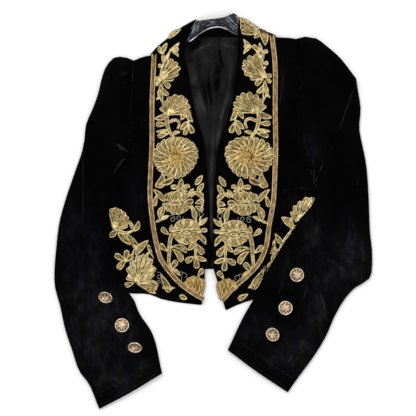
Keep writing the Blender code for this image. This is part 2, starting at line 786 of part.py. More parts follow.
def sleeve_layers(side, front, folds):
    """The under and the upper sleeve, puffed at the head and lying over the body's side."""
    if side < 0:
        armhole, outer, cuff, inner = LEFT_ARMHOLE, LEFT_SLEEVE_OUTER, LEFT_CUFF, LEFT_SLEEVE_INNER
    else:
        armhole, outer, cuff, inner = (RIGHT_ARMHOLE, RIGHT_SLEEVE_OUTER, RIGHT_CUFF,
                                       RIGHT_SLEEVE_INNER)
    seam = shifted(armhole, side * SEAM_GAP / 2)
    outer = (seam[0],) + outer[1:]
    inner = inner[:-1] + (seam[-1],)
    outline = Outline(seam, tuple(reversed(inner)), tuple(reversed(cuff)), tuple(reversed(outer)))
    folded_edges = Outline(tuple(reversed(inner)), tuple(reversed(outer)) + (armhole[0], armhole[-1]))
    outline.add_crossings(steps_beside((front,)))
    armpit = armhole[-1][1]
    head_foot = armhole[0][1] - 2 * HEAD_PUFF_LENGTH

    def base(x, y):
        share = 1 - soft_step((y - armpit) / ARMPIT_RISE)
        return share * resting_on((front,), x, y, SLEEVE_GAP) if share > 0 else 0.0

    def puff(x, y):
        length = soft_step((y - head_foot) / HEAD_PUFF_LENGTH)
        return HEAD_PUFF * length * quarter_round(outline.inside(x, y) / HEAD_PUFF_REACH)

    def under_top(x, y):
        return base(x, y) + SLEEVE_CLOTH + puff(x, y)

    def upper_under(x, y):
        hollow = SLEEVE_HOLLOW * swell(folded_edges.distance(x, y) / SLEEVE_EDGE_ROUND)
        return under_top(x, y) + SEAM_GAP + hollow

    def upper_top(x, y):
        return upper_under(x, y) + VELVET + folds_rise(folds, x, y)

    lines = []
    for inset in HEAD_CONTOURS:
        lines += runs(outline.around(-inset), lambda x, y: y > head_foot + HEAD_CONTOUR_FOOT)
    return Layer(outline, base, under_top), Layer(outline, upper_under, upper_top), lines


def collar_band(materials):
    """The band that stands at the back of the neck, folded over and down to the surface."""
    sections = []
    dense = []
    for row, following in zip(COLLAR_BAND, COLLAR_BAND[1:]):
        for share in (0.0, 0.5):
            dense.append([a + (b - a) * share for a, b in zip(row, following)])
    dense.append(list(COLLAR_BAND[-1]))
    for foot_x, foot_y, fold_x, fold_y, rise in dense:
        run = Vector((fold_x - foot_x, fold_y - foot_y))
        reach = run.length
        run.normalize()

        def at(distance, height, run=run, foot_x=foot_x, foot_y=foot_y):
            return (foot_x + run.x * distance, foot_y + run.y * distance, height)

        bend = BAND_FOOT + BAND_BEND_RISE * (rise - BAND_FOOT)
        sections.append([
            at(0.0, BAND_FOOT),
            at(0.0, BAND_FOOT + BAND_CLOTH),
            at(BAND_BEND * reach, bend + BAND_CLOTH),
            at(reach - FOLD_START * BAND_CLOTH, rise),
            at(reach - FOLD_END * BAND_CLOTH, rise),
            at(reach, rise - FOLD_DROP * BAND_CLOTH),
            at(reach - FALL_LEAN[0], FALL_MIDDLE * rise),
            at(reach - FALL_LEAN[1], 0.0),
            at(reach - FALL_LEAN[1] - BAND_CLOTH, 0.0),
            at(reach - 2 * BAND_CLOTH, rise - FOLD_START * BAND_CLOTH),
            at(BAND_BEND * reach, bend),
        ])
    return sewn_strip("collar_stand", sections, materials)


def braid(name, side, lapel, materials):
    """A flat braid with a cord along each edge, laid on the lapel."""
    edge = braid_edge(side, BRAID_STEP)
    sections = []
    lines = [beside(edge, -side * inset) for inset in BRAID_INSETS]
    for k in range(len(edge)):
        points = [line[k] for line in lines]
        if min(lapel.outline.inside(*point) for point in points) < BRAID_CLEARANCE:
            continue
        if edge[0][1] - points[0][1] < BRAID_TOP_INSET:
            continue
        ground = [lapel.top(x, y) + LAPEL_GAP for x, y in points]
        rises = (BRAID_CLOTH + BRAID_CORD, BRAID_CLOTH, BRAID_CLOTH, BRAID_CLOTH + BRAID_CORD)
        section = [(*points[0], ground[0]), (*points[-1], ground[-1])]
        section += [(x, y, z + rise) for (x, y), z, rise in zip(points, ground, rises)][::-1]
        sections.append(section)
    return sewn_strip(name, sections, materials)


def button(name, row, sleeve, materials):
    """A turned button with a rim, a domed face and a shank that stands on the sleeve."""
    x, y, tilt, towards = row
    lean = Matrix.Rotation(math.radians(tilt), 4, "X")
    turn = Matrix.Rotation(math.radians(towards), 4, "Z")
    height = 0.0
    for radius, z in BUTTON_PROFILE[1:5]:
        for k in range(BUTTON_SIDES):
            angle = math.tau * k / BUTTON_SIDES
            point = turn @ lean @ Vector((radius * math.cos(angle), radius * math.sin(angle), z))
            height = max(height, sleeve.top(x + point.x, y + point.y) - point.z + BUTTON_GAP)
    bm = bmesh.new()
    profile = [bm.verts.new((radius * MM, 0, z * MM)) for radius, z in BUTTON_PROFILE]
    edges = [bm.edges.new(pair) for pair in zip(profile, profile[1:])]
    bmesh.ops.spin(bm, geom=profile + edges, cent=(0, 0, 0), axis=(0, 0, 1), dvec=(0, 0, 0),
                   angle=math.tau, steps=BUTTON_SIDES, use_merge=True)
    bmesh.ops.remove_doubles(bm, verts=bm.verts, dist=MERGE_DISTANCE * MM)
    bmesh.ops.triangulate(bm, faces=bm.faces)
    made_object = add_object(name, bm, materials)
    made_object.matrix_world = Matrix.Translation(Vector((x, y, height)) * MM) @ turn @ lean
    return made_object


def main():
    for old in list(bpy.data.objects):
        bpy.data.objects.remove(old, do_unlink=True)

    velvet = material("black_velvet", (0.006, 0.006, 0.009), 0.85)
    lining = material("grey_lining", (0.030, 0.030, 0.034), 0.60)
    band = material("blue_grey_band", (0.070, 0.078, 0.092), 0.40)
    gold = material("straw_gold", (0.62, 0.47, 0.20), 0.42, 0.7)
    braid_gold = material("braid_gold", (0.46, 0.33, 0.16), 0.42, 0.7)
    button_metal = material("antique_gold", (0.52, 0.36, 0.26), 0.35, 1.0)

    lining_folds = [Fold(row) for row in LINING_FOLDS]
    back = back_layer()
    back_lining = lining_layer(lining_folds)
    facing = facing_layer()
    cloth_piece("back", back, (velvet,), BACK_STEP)
    shown_edge = [back_lining.outline.around(-UNDER_FRONTS)]
    cloth_piece("back_lining", back_lining, (lining,), LINING_STEP,
                shown_edge + folds_lines(lining_folds), LINING_UNDER_STEP, ())
    cloth_piece("neck_facing", facing, (velvet,), BACK_STEP)
    collar_band((band,))

    sides = (
        ("left", -1, LEFT_FRONT_FOLDS, LEFT_SLEEVE_FOLDS, LAPEL_GOLDWORK, LEFT_FRONT_GOLDWORK,
         LEFT_BUTTONS),
        ("right", 1, RIGHT_FRONT_FOLDS, RIGHT_SLEEVE_FOLDS, mirrored_goldwork(LAPEL_GOLDWORK),
         RIGHT_FRONT_GOLDWORK, RIGHT_BUTTONS),
    )
    for label, side, front_rows, sleeve_rows, lapel_rows, spray_rows, button_rows in sides:
        front_folds = [Fold(row) for row in front_rows]
        sleeve_folds = [Fold(row) for row in sleeve_rows]
        lapel_motifs = [Motif(*row) for row in lapel_rows]
        spray_motifs = [Motif(*row) for row in spray_rows]
        front = front_layer(side, back, front_folds)
        lapel_below = (front, back, facing)
        lapel = lapel_layer(side, lapel_below)
        under_sleeve, upper_sleeve, head_lines = sleeve_layers(side, front, sleeve_folds)

        past_hem = [run for line in steps_beside((back,), STEP_LEVEL, HEM_SLOPE)
                    for run in runs(line, lambda x, y: y < BACK_HEM_TOP)]
        covered = runs(upper_sleeve.outline.around(COVER_LINE),
                       lambda x, y: any(motif.reach(x, y) < MOTIF_REACH for motif in spray_motifs))
        cloth_piece("front_" + label, with_goldwork(front, spray_motifs, upper_sleeve.outline),
                    (velvet, gold), FRONT_STEP,
                    past_hem + covered + folds_lines(front_folds) + goldwork_lines(spray_motifs),
                    FRONT_UNDER_STEP, past_hem, spray_motifs)

        lapel_lines = past_hem + steps_beside(lapel_below, SHOULDER_LEVEL, SHOULDER_SLOPE)
        strip = braid_strip(side)
        cloth_piece("lapel_" + label, with_goldwork(lapel, lapel_motifs, strip),
                    (velvet, gold), LAPEL_STEP,
                    lapel_lines + [strip.around(COVER_LINE)] + goldwork_lines(lapel_motifs),
                    LAPEL_UNDER_STEP, lapel_lines, lapel_motifs)
        braid("braid_" + label, side, lapel, (braid_gold,))

        sleeve_lines = past_hem + steps_beside((front,)) + head_lines
        cloth_piece("sleeve_under_" + label, under_sleeve, (velvet,), SLEEVE_UNDER_STEP,
                    sleeve_lines)
        cloth_piece("sleeve_top_" + label, upper_sleeve, (velvet,), SLEEVE_STEP,
                    sleeve_lines + folds_lines(sleeve_folds), SLEEVE_UNDER_STEP, sleeve_lines)
        for number, row in enumerate(button_rows, 1):
            button("button_%s_%d" % (label, number), row, upper_sleeve, (button_metal,))


main()
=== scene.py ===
# %% [markdown]
# # A cropped evening blazer in velvet and goldwork
#
# The jacket lies on its back with both sleeves bent inward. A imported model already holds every
# piece of cloth as a plain solid in its right place. This lesson dresses those solids: fine
# velvet with its creases, the lining, the neck band, the raised gold flowers, the braid, the
# stitching and the cuff buttons. All sizes below are millimetres, because that is how cloth is
# measured, and MM turns them into Blender's metres at the last moment.

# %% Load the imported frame
import math
import random

import bmesh
import bpy
import numpy as np
from mathutils import Matrix, Vector, geometry, noise
from mathutils.bvhtree import BVHTree


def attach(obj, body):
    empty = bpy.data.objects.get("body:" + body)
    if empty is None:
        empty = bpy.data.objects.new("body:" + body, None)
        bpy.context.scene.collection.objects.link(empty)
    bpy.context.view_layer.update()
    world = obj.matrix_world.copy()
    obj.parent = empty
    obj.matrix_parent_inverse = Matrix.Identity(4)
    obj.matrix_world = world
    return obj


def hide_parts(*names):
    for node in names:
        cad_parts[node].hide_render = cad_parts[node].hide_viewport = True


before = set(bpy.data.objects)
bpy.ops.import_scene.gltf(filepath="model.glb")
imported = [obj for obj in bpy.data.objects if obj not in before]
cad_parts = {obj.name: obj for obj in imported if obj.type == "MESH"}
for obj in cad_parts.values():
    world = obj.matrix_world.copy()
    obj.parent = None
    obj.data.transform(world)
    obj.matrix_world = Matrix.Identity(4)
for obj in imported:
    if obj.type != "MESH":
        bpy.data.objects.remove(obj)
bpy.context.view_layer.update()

MM = 0.001

# %% [markdown]
# ## The camera
#
# The jacket is seen from straight above and from far away, so that nothing leans. One pixel of
# a square picture with 416 pixels a side covers 1.8 mm. A long lens does that: its focal length
# is to the sensor's width as the eye's height is to the width of the view.

# %% Place the camera
PICTURE_SIDE = 416
MM_PER_PIXEL = 1.8
VIEW_CENTRE = (-9.45, 5.67)
EYE_HEIGHT = 6000.0
FARTHEST = 100000.0
SENSOR = 36.0

camera_data = bpy.data.cameras.new("camera")
camera_data.sensor_width = SENSOR
camera_data.lens = SENSOR * EYE_HEIGHT / (PICTURE_SIDE * MM_PER_PIXEL)
camera_data.clip_end = FARTHEST * MM
camera = bpy.data.objects.new("camera", camera_data)
camera.location = Vector((VIEW_CENTRE[0], VIEW_CENTRE[1], EYE_HEIGHT)) * MM
bpy.context.scene.collection.objects.link(camera)
bpy.context.scene.camera = camera
print("lens:", round(camera_data.lens), "mm")

# %% [markdown]
# ## The floor
#
# A plain pale floor, a hair below the cloth, catches the jacket's soft shadow. Its material is
# the first one, so the helper that makes a material from plain values is defined here.

# %% Lay the floor
FLOOR_SIDE = 9000.0
FLOOR_DROP = 0.3
FLOOR_COLOUR = (0.93, 0.93, 0.93)
FLOOR_ROUGHNESS = 0.9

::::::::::

(What to work on)
Copy out precisely the lines that begin at the line containing "lapel_lines = past_hem" and end at the line containing "import random", including both; write nothing else.

(In response)
        lapel_lines = past_hem + steps_beside(lapel_below, SHOULDER_LEVEL, SHOULDER_SLOPE)
        strip = braid_strip(side)
        cloth_piece("lapel_" + label, with_goldwork(lapel, lapel_motifs, strip),
                    (velvet, gold), LAPEL_STEP,
                    lapel_lines + [strip.around(COVER_LINE)] + goldwork_lines(lapel_motifs),
                    LAPEL_UNDER_STEP, lapel_lines, lapel_motifs)
        braid("braid_" + label, side, lapel, (braid_gold,))

        sleeve_lines = past_hem + steps_beside((front,)) + head_lines
        cloth_piece("sleeve_under_" + label, under_sleeve, (velvet,), SLEEVE_UNDER_STEP,
                    sleeve_lines)
        cloth_piece("sleeve_top_" + label, upper_sleeve, (velvet,), SLEEVE_STEP,
                    sleeve_lines + folds_lines(sleeve_folds), SLEEVE_UNDER_STEP, sleeve_lines)
        for number, row in enumerate(button_rows, 1):
            button("button_%s_%d" % (label, number), row, upper_sleeve, (button_metal,))


main()
=== scene.py ===
# %% [markdown]
# # A cropped evening blazer in velvet and goldwork
#
# The jacket lies on its back with both sleeves bent inward. A imported model already holds every
# piece of cloth as a plain solid in its right place. This lesson dresses those solids: fine
# velvet with its creases, the lining, the neck band, the raised gold flowers, the braid, the
# stitching and the cuff buttons. All sizes below are millimetres, because that is how cloth is
# measured, and MM turns them into Blender's metres at the last moment.

# %% Load the imported frame
import math
import random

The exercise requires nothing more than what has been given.